© Tord Boontje para Artecnica |
Se a figura do "demônio" tem alguma sombra de verdade além da metafórica, tenho certeza de que ela se manifesta não em criaturinhas místicas com chifres, rabos e tridentes, mas em seres humanos de carne e osso.
Certas pessoas são verdadeiras representantes do Mal na Terra e parecem ter vindo ao mundo apenas para vampirizar, espezinhar e levar à desgraça qualquer pobre coitado que tenha o infortúnio de atravessar seu caminho. É gente vazia de identidade, que suga sem retribuir, que desconhece o significado da caridade e da tolerância, que julga outrém sem atentar para o próprio telhado de vidro e que não descansa enquanto não consegue fazer em pedacinhos microscópicos tudo o que haja de bom, digno e decente à sua volta.
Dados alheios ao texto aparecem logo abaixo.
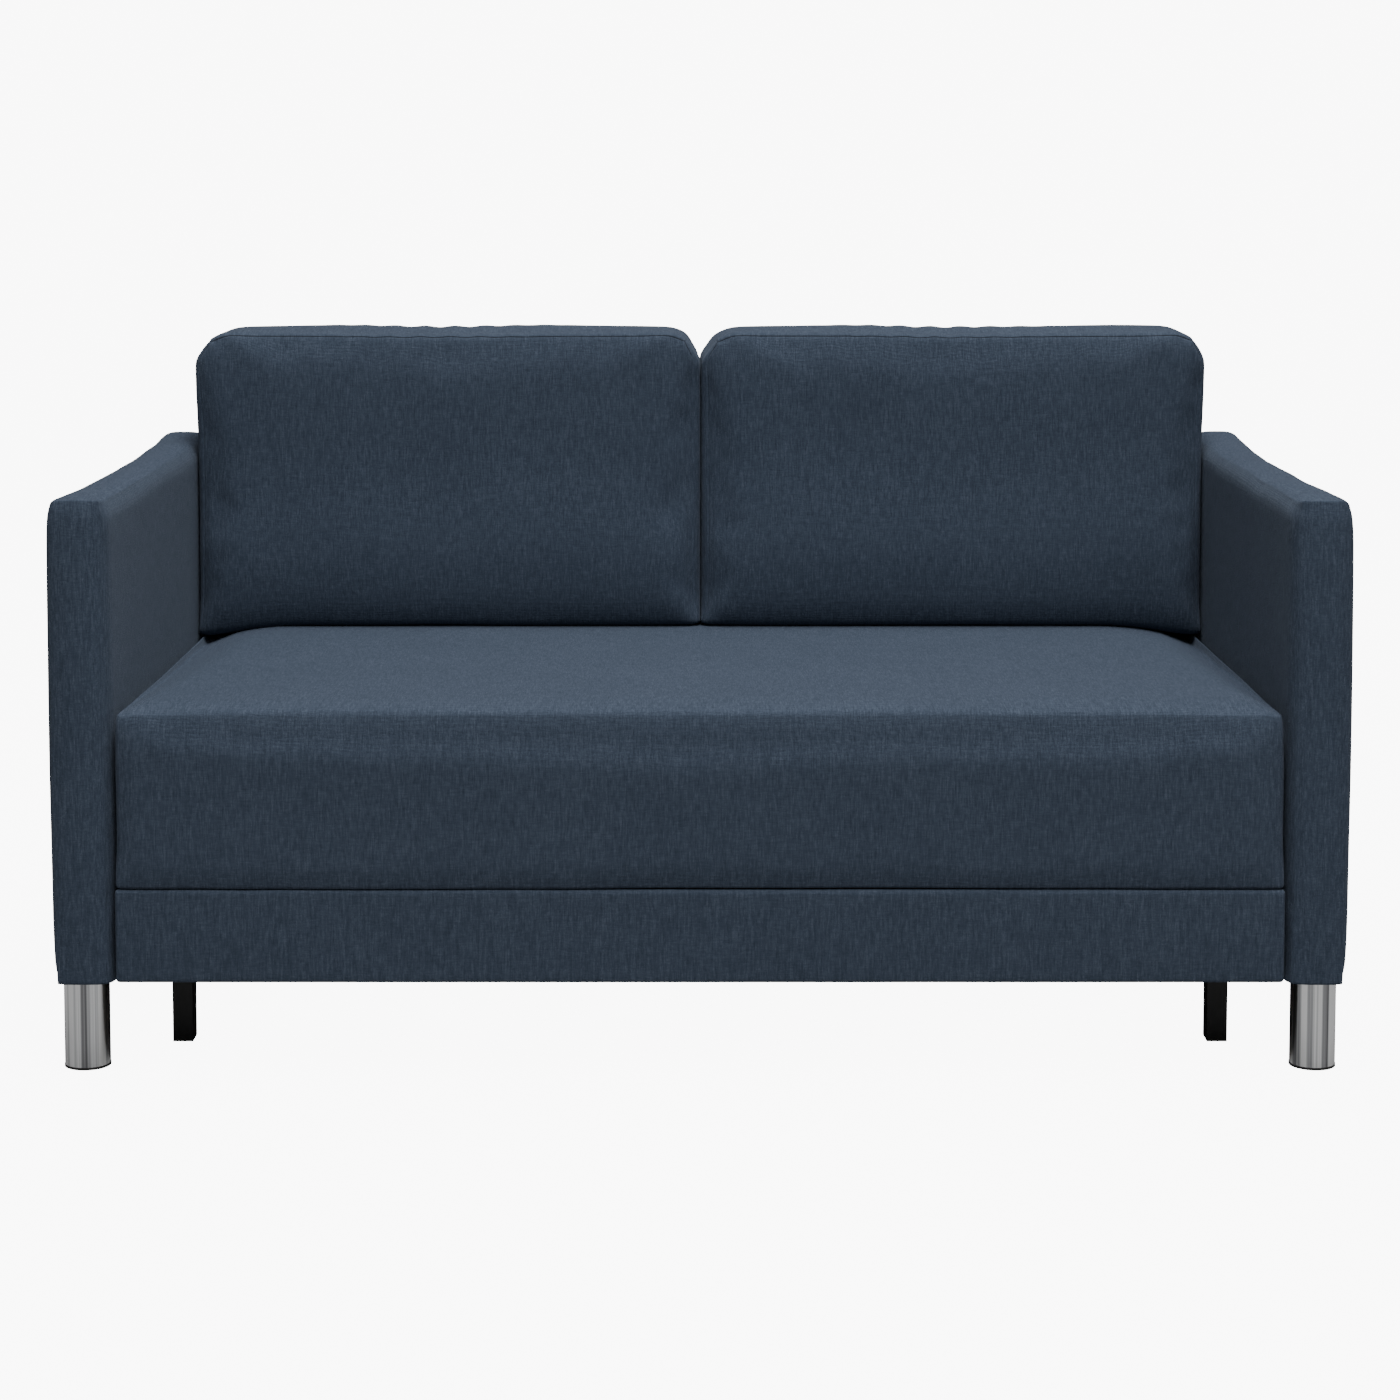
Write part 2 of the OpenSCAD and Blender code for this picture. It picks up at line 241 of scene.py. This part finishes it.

Infelizmente, tive o desprazer de conviver com uma dessas pessoas, que se fazia de amiga, durante um bom tempo e, por pura inocência e boa vontade, demorei a perceber (ou a admitir) sua verdadeira face. Me livrei (não sem algumas feridas que deixaram cicatrizes), mas o Mal tem longos tentáculos e os efeitos nefastos desse arremedo de ser "vivo" afetam-me até hoje.
Essa pessoa desprezível causou-me perdas nos níveis afetivo e social, além de ter prejudicado pessoas que amo, mas o pior, creio, foi ter conseguido trazer à tona aquilo que tenho de mais torpe em mim mesma – porque alcançou sucesso em fazer-me querer mal a alguém e desejar a sua infelicidade.
Confesso que, de quando em vez, sofro de "espasmos" de crueldade durante os quais imagino como seria bom não ser gente de bem, e permitir-me retribuir com toda a força e conhecimento de causa de que sou capaz. Nesses momentos fulgidios, pergunto-me qual seria o gosto da vingança e imagino a supresa da criatura ao perceber que seu "poder" não é infinito e que sua máscara, construída de cera e plumas tal qual as asas de Ícaro, também derrete sob o calor do Sol.
Mas, não... Nunca me rebaixarei à tanto. A minha dignidade, ninguém jamais tomará.
Então percebo que a vitória, no final das contas, pertence a mim. Porque as cicatrizes atenuarão, minha vida seguirá em frente e o mal que me foi causado, mais breve do que tardiamente, tornar-se-há mera lembrança daquela "fase" ruim que, apesar das lágrimas, tornou-me um indivíduo melhor.
E a grande ironia, talvez prova de uma "justiça maior" (ou, quiçá, da fúria das eríneas), é que meu algoz, desgraçado que é, está fadado a viver na miserável companhia de si mesmo pelo resto de seus dias.